Field Report

Skip the Moonshot. Build the Thing That Works.

In a hangar that once sheltered US Navy blimps - 110,000 square feet of corrugated steel at the old Alameda Naval Air Station - Michael Norcia runs the only company that has ever received FAA certification for a fully autonomous commercial electric aircraft. Not a prototype. Not a demo. A product that spays crops for Dole, operates in four countries, and just received a firm order for sixty planes.
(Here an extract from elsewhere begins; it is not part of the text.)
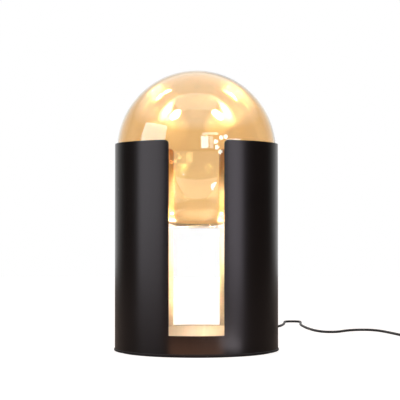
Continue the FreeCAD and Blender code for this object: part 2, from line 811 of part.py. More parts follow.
def coil_path():
    """Turns that wind inwards on the table, climb a layer in half a turn, and wind out again."""
    pitch = size.lead_diameter.value + size.coil_turn_gap.value
    layer = size.lead_diameter.value + size.coil_layer_gap.value
    inner = size.coil_inner_radius.value
    halves = 5
    outer = inner + halves * pitch / 2
    low = lead_radius.value + size.coil_lift.value
    start = FreeCAD.Vector(COIL_START[0], drum_radius.value + COIL_START[1], low)
    middle = start + FreeCAD.Vector(outer, -size.lead_diameter.value, 0)
    front, back = FreeCAD.Vector(0, -1, 0), FreeCAD.Vector(0, 1, 0)

    def side_point(sign, radius, height):
        return FreeCAD.Vector(middle.x + sign * radius, middle.y, height)

    curves = [Part.LineSegment(start, side_point(-1, outer, low))]
    place, sign = side_point(-1, outer, low), -1
    for half in range(1, halves + 1):
        following = side_point(-sign, outer - half * pitch / 2, low)
        curves.append(half_turn(place, following, front if sign < 0 else back))
        place, sign = following, -sign

    summit_radius = math.sqrt(inner * inner + layer * layer / 4)
    summit = FreeCAD.Vector(middle.x, middle.y + summit_radius, low + layer / 2)
    landing = side_point(-1, inner, low + layer)
    curves.append(Part.Arc(*quarter_turn(place, summit, back)))
    curves.append(Part.Arc(*reversed(quarter_turn(landing, summit, back))))
    place, sign = landing, -1
    for half in range(1, halves + 1):
        following = side_point(-sign, inner + half * pitch / 2, low + layer)
        curves.append(half_turn(place, following, front if sign < 0 else back))
        place, sign = following, -sign
    end = place + back * size.lead_diameter.value
    curves.append(Part.LineSegment(place, end))
    return curves, middle, end, outer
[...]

Norcia graduated from UC Davis in 2014 with a degree in Applied Physics. He had been obsessed with remote-controlled airplanes since adolescence - the kind of obsession that gets you laughed out of career counseling but funded by Y Combinator. At Davis, he played ultimate frisbee and lived in communal housing on 2nd Street. He and friends bought an old school bus and retrofitted it into a traveling home. None of this predicted that he would eventually be handing autonomous aircraft to the United States Air Force.

Between UC Davis and founding Pyka, Norcia worked at Zee Aero (the secretive Google-backed flying-car lab), then Joby Aviation, then Kittyhawk and Cora - leading firmware development and power systems engineering on electric VTOL aircraft. He watched the VTOL space closely. He drew a conclusion that made him unusual in early-2017 Silicon Valley: the race to build an autonomous electric air taxi was the wrong race.
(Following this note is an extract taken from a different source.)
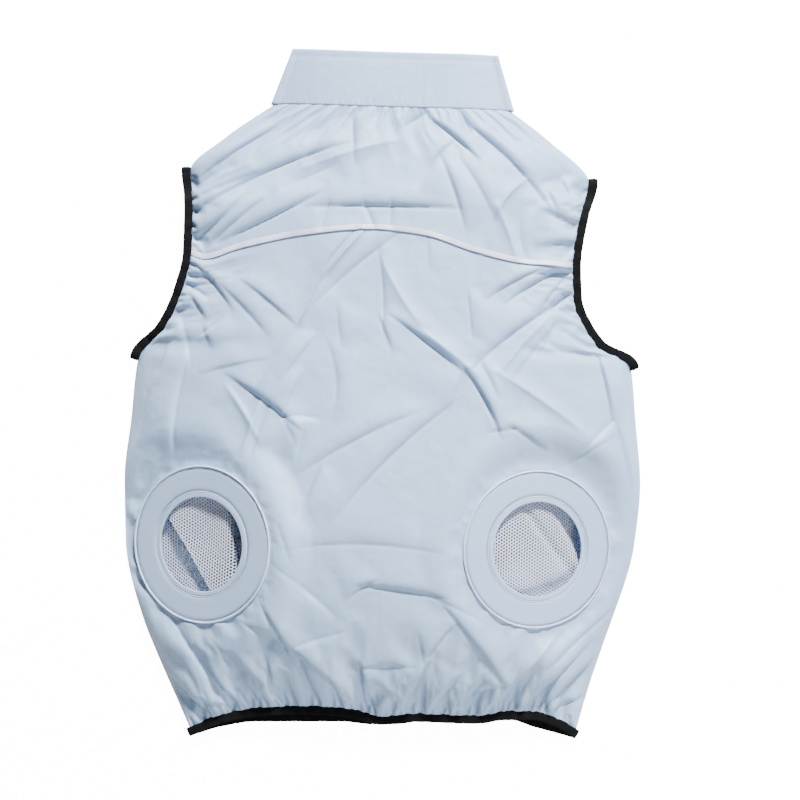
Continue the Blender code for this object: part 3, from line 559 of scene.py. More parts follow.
FULL_BUMP_SPARE = 0.02


def drawn_back(s, t):
    """The plain back with the drawn folds on it, flat where the rings are sewn."""
    x, y, z = plain_back(s, t)
    y_from_hem = y - plan_y(s, np.full_like(t, HEM_T), "back_v")
    calm = smooth_step((1 - np.abs(s)) / EDGE_CALM) * smooth_step(y_from_hem / HEM_CALM)
    z = z + fold_height(x, y) * calm
    for side in RINGS:
        plane, radius = ring_plane(side, x, y)
        flat = 1 - smooth_step((radius - RING_RADIUS - RING_FLAT_MARGIN) / RING_FADE)
        z = flat * plane + (1 - flat) * z
    return np.stack([x, y, np.maximum(z, SEAM_Z)]).astype(np.float32)


def settle_back():
    """Each grid starts from its own drawn folds plus what the coarser one had moved."""
    draw = np.random.default_rng(3)
    points = None
    for row in GRIDS:
        grid = dict(zip(GRID_COLUMNS, row))
        body = rows_between(HEM_T, SEAM_T, grid["body"])
        yoke = rows_between(SEAM_T, NECK_T, grid["yoke"])
        s, t = np.meshgrid(np.linspace(-1, 1, grid["across"] + 1), np.append(body, yoke[1:]))
        drawn = drawn_back(s, t)
        start = drawn if points is None else drawn + doubled(points) - doubled(before)
        free = np.ones_like(s)
        free[[0, -1]] = 0
        free[:, [0, -1]] = 0
        beside_ring = np.zeros_like(s)
        for side in RINGS:
            radius = ring_plane(side, drawn[0], drawn[1])[1]
            free[radius < RING_RADIUS + RING_HOLD] = 0
            beyond = np.maximum(radius - RING_RADIUS, 0)
            beside_ring = np.maximum(beside_ring, np.exp(-beyond / RING_SPARE_REACH))
        free = free.astype(np.float32)
        start = start * free + drawn * (1 - free)
        from_hem = np.maximum(drawn[1] - plan_y(s, np.full_like(t, HEM_T), "back_v"), 0)
        from_neck = np.maximum(plan_y(s, np.full_like(t, NECK_T), "back_v") - drawn[1], 0)
        half = (section("right_u", t) - section("left_u", t)) / 2 * HALF_WIDTH
        from_edge = (1 - np.abs(s)) * half
        at_arm = smooth_step((t - UNDERARM_T - 0.3) / 0.8) * smooth_step((SHOULDER_T - t + 0.2) / 0.5)
        ring = grid["ring"] * beside_ring
        across = grid["spare"] + grid["hem"] * np.exp(-from_hem / grid["hem_reach"])
        across = across + grid["neck"] * np.exp(-from_neck / grid["neck_reach"]) + ring
        along = grid["spare"] * 0.8 + grid["arm"] * at_arm * np.exp(-from_edge / grid["arm_reach"])
        along = along + ring
        cell = 2 * HALF_WIDTH / grid["across"]
        bump = grid["bump"] * cell * np.minimum(1, (across + along) / FULL_BUMP_SPARE)
        points = settle(
            start, free, across, along, grid["turns"], grid["pull"], grid["bend"], bump, SEAM_Z, draw,
        )
        before = drawn
        print("grid", points.shape[1:], "cell in mm:", round(1000 * cell, 1))
    return points, s, t


def press_creases(points, s):
    """Thin creases pressed in at the feet of the drawn folds, faded out at the rings and edges."""
    x, y = points[:2]
    radius = np.minimum(*(ring_plane(side, x, y)[1] for side in RINGS))
    on_cloth = smooth_step((radius - RING_RADIUS) / CREASE_RING_FADE)
    inside_edge = smooth_step((1 - np.abs(s)) / CREASE_EDGE_FADE)
    points[2] += fold_height(x, y, True) * on_cloth * inside_edge


back_points, back_s, back_t = settle_back()
press_creases(back_points, back_s)
SEAM_ROW = GRIDS[-1][1]

# %% [markdown]
# ## Turning grids into meshes
# Every cloth piece below is a grid of points, given quads and a UV map in metres along its own
# threads, which lets a weave follow the cloth. A piece with a thickness that shows gets a wall.

# %% Mesh helpers
def new_piece(name, points, faces, uv=None):
    """A mesh object from arrays of points and faces, with a UV for each face corner."""
    mesh = bpy.data.meshes.new(name)
    mesh.from_pydata(points.tolist(), [], faces.tolist())
    if uv is not None:
        layer = mesh.uv_layers.new(name="cloth")
        layer.data.foreach_set("uv", uv.astype(np.float32).ravel())
    mesh.shade_smooth()
    piece = bpy.data.objects.new(name, mesh)
    bpy.context.scene.collection.objects.link(piece)
    return piece


def grid_piece(name, points, along, across, loop_rows=False, loop_columns=False, keep=None):
    """Quads between neighbouring points of a rows by columns grid, which may close on itself."""
    rows, columns = points.shape[:2]
    row, column = np.meshgrid(
        np.arange(rows if loop_rows else rows - 1),
        np.arange(columns if loop_columns else columns - 1), indexing="ij",
    )
    corners = [(row, column), (row, column + 1), (row + 1, column + 1), (row + 1, column)]
    faces = np.stack([(i % rows) * columns + j % columns for i, j in corners], axis=-1)
    uv = np.stack([np.stack([across[j], along[i]], axis=-1) for i, j in corners], axis=2)
    faces, uv = faces.reshape(-1, 4), uv.reshape(-1, 4, 2)
    points = points.reshape(-1, 3)
    if keep is not None:
        kept = keep.ravel()[faces].all(axis=1)
        faces, uv = faces[kept], uv[kept]
        used = np.unique(faces)
        renumber = np.zeros(len(points), int)
        renumber[used] = np.arange(len(used))
        points, faces = points[used], renumber[faces]
    return new_piece(name, points, faces, uv)


def give_wall(piece, thickness, side):
    """A wall on one side of the surface: -1 below its faces, 0 on both sides, 1 above."""
    wall = piece.modifiers.new("wall", "SOLIDIFY")
    wall.thickness = thickness
    wall.offset = side
    wall.use_even_offset = True


def place(piece, nodes, slot):
    """Puts a finished piece in the frame: it rides on the vest and stands for its solids."""
    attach(piece, "root")
    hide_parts(*nodes)
    print(piece.name, "faces:", len(piece.data.polygons))
    return piece


# %% [markdown]
# ## The back panels
# The settled sheet is parted at the yoke seam. The nylon is about a tenth of a millimetre thick,
# so both panels are single surfaces. The port holes are cut by leaving out the faces inside them
# and drawing the edge points out to a true circle, which the port's flange then covers.

# %% Body and yoke
CLOTH_HOLE_RADIUS = PORT_RADIUS + 0.002
HOLE_SNAP = 0.0018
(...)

"We can make the greatest impact by solving the most pressing problems in aviation first."

- Michael Norcia, Co-Founder & CEO, Pyka

In 2017, Norcia co-founded Pyka and joined Y Combinator's Summer batch - the S17 cohort that also produced Brex, Monzo, and a collection of software unicorns. Pyka was something different in that crowd: a hardware company building actual aircraft, targeting the $20 billion annual aerial application market, where farmers spray pesticides and fertilizers from manned aircraft that require a licensed pilot, a full airstrip, and the attendant risk of a human body inside a crop duster navigating low-altitude obstacles.

The insight was almost brutally simple. Autonomous flight was technically possible. The FAA certification path for unmanned aircraft, while complex, was navigable. And the agricultural market had a pain point - labor, cost, risk - that a sufficiently capable autonomous aircraft could eliminate without needing passengers or urban airspace. Norcia decided to go there instead of chasing taxis.

The Pelican Spray, Pyka's flagship agricultural aircraft, weighs 1,125 pounds fully loaded. It carries 540 pounds of spray liquid and covers up to 240 acres per hour. It takes off in 150 feet - roughly half a football field. It has no pilot seat. When the FAA authorized it for nationwide commercial crop-dusting in 2023, it became the largest commercially-approved unmanned aircraft system in the United States. The certification took years. Most competitors gave up.

In February 2025, Pyka unveiled the Pelican 2 - an expanded model with a 300-liter payload, FAA authorization already in hand, a work rate of up to 90 hectares per hour, and a starting price of $550,000. The International Agri-Center named it one of the year's top 10 new agricultural products. Major customers now include Dole, SLC Agrícola (one of Brazil's largest agricultural producers), Heinen Brothers Agra Services (North America's largest aerial application provider), and Skyports Drone Services.

"Rather than setting our near-term pursuits on autonomous electric passenger transport, we've focused on a more pragmatic approach."

- Michael Norcia

The pragmatism extends to platform design. Pyka's Pelican Cargo - the freight version of the aircraft - shares 80 percent design commonality with the Pelican Spray. Norcia built a platform, not just a product. The same airframe logic that lets automobile manufacturers build a sedan and an SUV on a shared chassis applies here: most of the engineering investment compounds across variants.

Then Ukraine changed the conversation. Norcia described the before-and-after candidly: in the old days, investors and potential defense customers dismissed fixed-wing unmanned aircraft because they couldn't hover. After the 2022 invasion demonstrated what long-range autonomous fixed-wing platforms could do in a real conflict, Pyka's phone started ringing differently. The US Air Force enrolled Pyka in its Agility Prime program; Pyka delivered three aircraft. In October 2025, Norcia unveiled DropShip - a hybrid-electric defense UAV platform built in partnership with Sierra Nevada Corporation, configured for precision airdrop, ISR sensors, communications suites, and mothership support. Inaugural flight is scheduled for early 2026.

"Things don't need to have perfect functionality and perfect features," Norcia said. "They need to exist and be easy to modify." It's a line that sounds like common sense until you see how rare it is in aerospace.

Pyka's Series B - $40 million, closed in September 2024, led by Obvious Ventures with participation from Piva Capital, Prelude Ventures, Metaplanet Holdings, and Y Combinator - brought total funding to $95.43 million. The stated goal is scaling manufacturing. The 110,000-square-foot Alameda hangar, secured in early 2024, is the foundation. With 120 employees and a firm order for 60 aircraft from Synerjet, the question is no longer whether Pyka's approach works. It's how fast the factory can build them.